What is Friendship

To add:
  • When people remember you when they need something, forget you when they don’t.

Thanks to the likes of Mark Zuckerberg, "friend" is meaningless in this day and age. We need to use specific terms for specific types of relationships to prevent this getting any worse.

Friend

  • Mutual status.
  • Relationship often originally forms over other shared connection (spouse’s friend’s spouse, kids the same age, etc) or situation (job, class) but sticks around without that connection continually. Because of this, it can be hard to determine if someone is a true friend until after the situation behind the situationship ends.
  • The kind of relationship where you both might wish each other a birthday without being socially pressured to do so.
  • Close enough to ask a favour of without feeling like you need to keep score.
  • Able to function as a sounding board to get something out (e.g. complaining about one's spouse) without having to share it somewhere inadvisable. Will stick around even when you disagree.
  • As John C. Dvorak put it, a friend is someone whom you'd have over for dinner.

Partner

  • Mutual status.
  • Person one is in a legally-defined relationship with. Nothing more.
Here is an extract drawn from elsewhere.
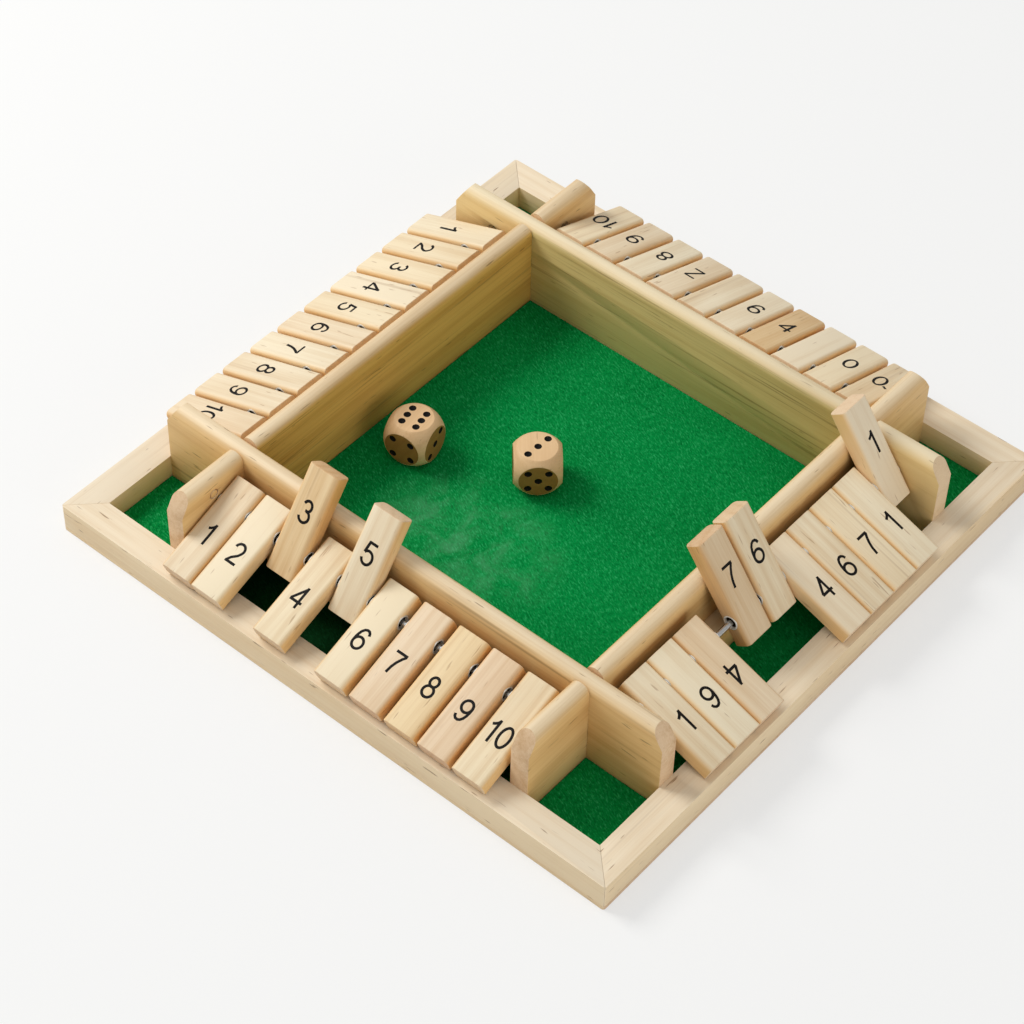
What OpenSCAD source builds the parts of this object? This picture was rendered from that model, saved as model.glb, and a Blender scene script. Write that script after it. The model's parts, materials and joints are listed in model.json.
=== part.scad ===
// Four-player shut the box: a square wooden tray with a felted dice well in the
// middle and a row of ten hinged number tiles along each side.
// Millimetres, +Z up, origin at the centre of the underside.

/* [Frame] */
// Outer length of each side
side_l = 280; // [276:1:300]
// Width of a rail, seen from above
rail_w = 13.5; // [11:0.5:16]
// Height of the rail tops above the table
frame_h = 14; // [12:0.5:16]
// Thickness of the base panel
base_t = 2.2; // [1.6:0.1:4]
// Radius of the eased top edges of the rails
rail_ease = 0.8; // [0.3:0.1:2]
// Radius of the four upright corners
corner_ease = 1.2; // [0.5:0.1:4]
// Thickness of the felt
felt_t = 0.8; // [0.4:0.1:1.2]
// Gap between a felt piece and the wood around it
felt_gap = 0.2; // [0.1:0.1:0.5]

/* [Wall lattice] */
// Clear width of the dice well, and clear length of every row
tray_w = 167.4; // [166.4:0.2:172]
// Thickness of a wall board
wall_t = 8.4; // [7:0.1:9]
// Height of the wall tops above the table
wall_h = 44; // [42:0.5:46]
// How far the sloping cut on a wall's end reaches in from the rail
end_cut_in = 5.5; // [2:0.5:10]
// How far the sloping cut comes down from the wall's top
end_cut_down = 9; // [3:0.5:14]
// Height above the table at which two lapped boards meet
lap_z = 22; // [15:0.5:27]
// Play on each face of a lap joint
lap_clear = 0.05; // [0.02:0.01:0.2]

/* [Tiles] */
// Play that the ten tiles leave along a row
row_play = 17.4; // [16:0.2:22]
// Thickness of a tile
tile_t = 8.4; // [7:0.1:9]
// Length of a tile
tile_l = 46.2; // [44:0.1:46.2]
// Radius of a tile's long edges
tile_round = 2; // [1:0.1:3.2]
// Distance from a tile's inner end to its rod hole
eye_in = 11; // [9:0.1:11.3]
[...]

Arms-length friend or Friends Lite

  • Not necessarily mutual.
  • You might call yourself a friend of someone, but you're not close enough to ask them to help you move or redo your roof. You still enjoy an opportunity to catch up.
  • In other words, you are relationally distant.
  • May be a former true friend.

I have other old friend who, we’re like “arms length” friends. We’ll maybe chat online here and there. But basically never meet up or anything else. It’s fine and I consider those people to be current/active friends.

— A friend of mine

Friend-in-law

  • Not necessarily mutual.
  • A person that one would not be friends with if it wasn't for their partnership with an actual friend.

Situationship

  • Mutual status.
  • This one needs a noun form so it's not just "I'm in a ___ with so-and-so.
  • When you get along well with someone in specific situations but the relationship doesn’t extend outside of those in a way that a friendship would.

Coworker

  • Mutual status.
  • On a similar level of employment; not boss/underling.
  • Working together—on projects, not just in the same room or something—to some extent.

Colleague

  • Mutual status.
  • A person at the same company as you whom you at least make eye contact with, Slack-react with, or __ at least once a month.
  • Not necessarily working together on tasks.
  • Can be used to describe one's boss/underling in situations where the specificity is not needed or helpful.

Family friend(s)

  • Usually mutual status.
Family friends
  • Plural: a family which as a fair amount of overlap relational overlap with your own, so you can do activities with your family and theirs as a group.
Family friend
  • Singular: a person whom you know and aren't friends with, but have a connection to through a member of your immediate family.

Acquaintance

  • Not necessarily mutual.
  • Someone you've met in either meat- or cyber-space.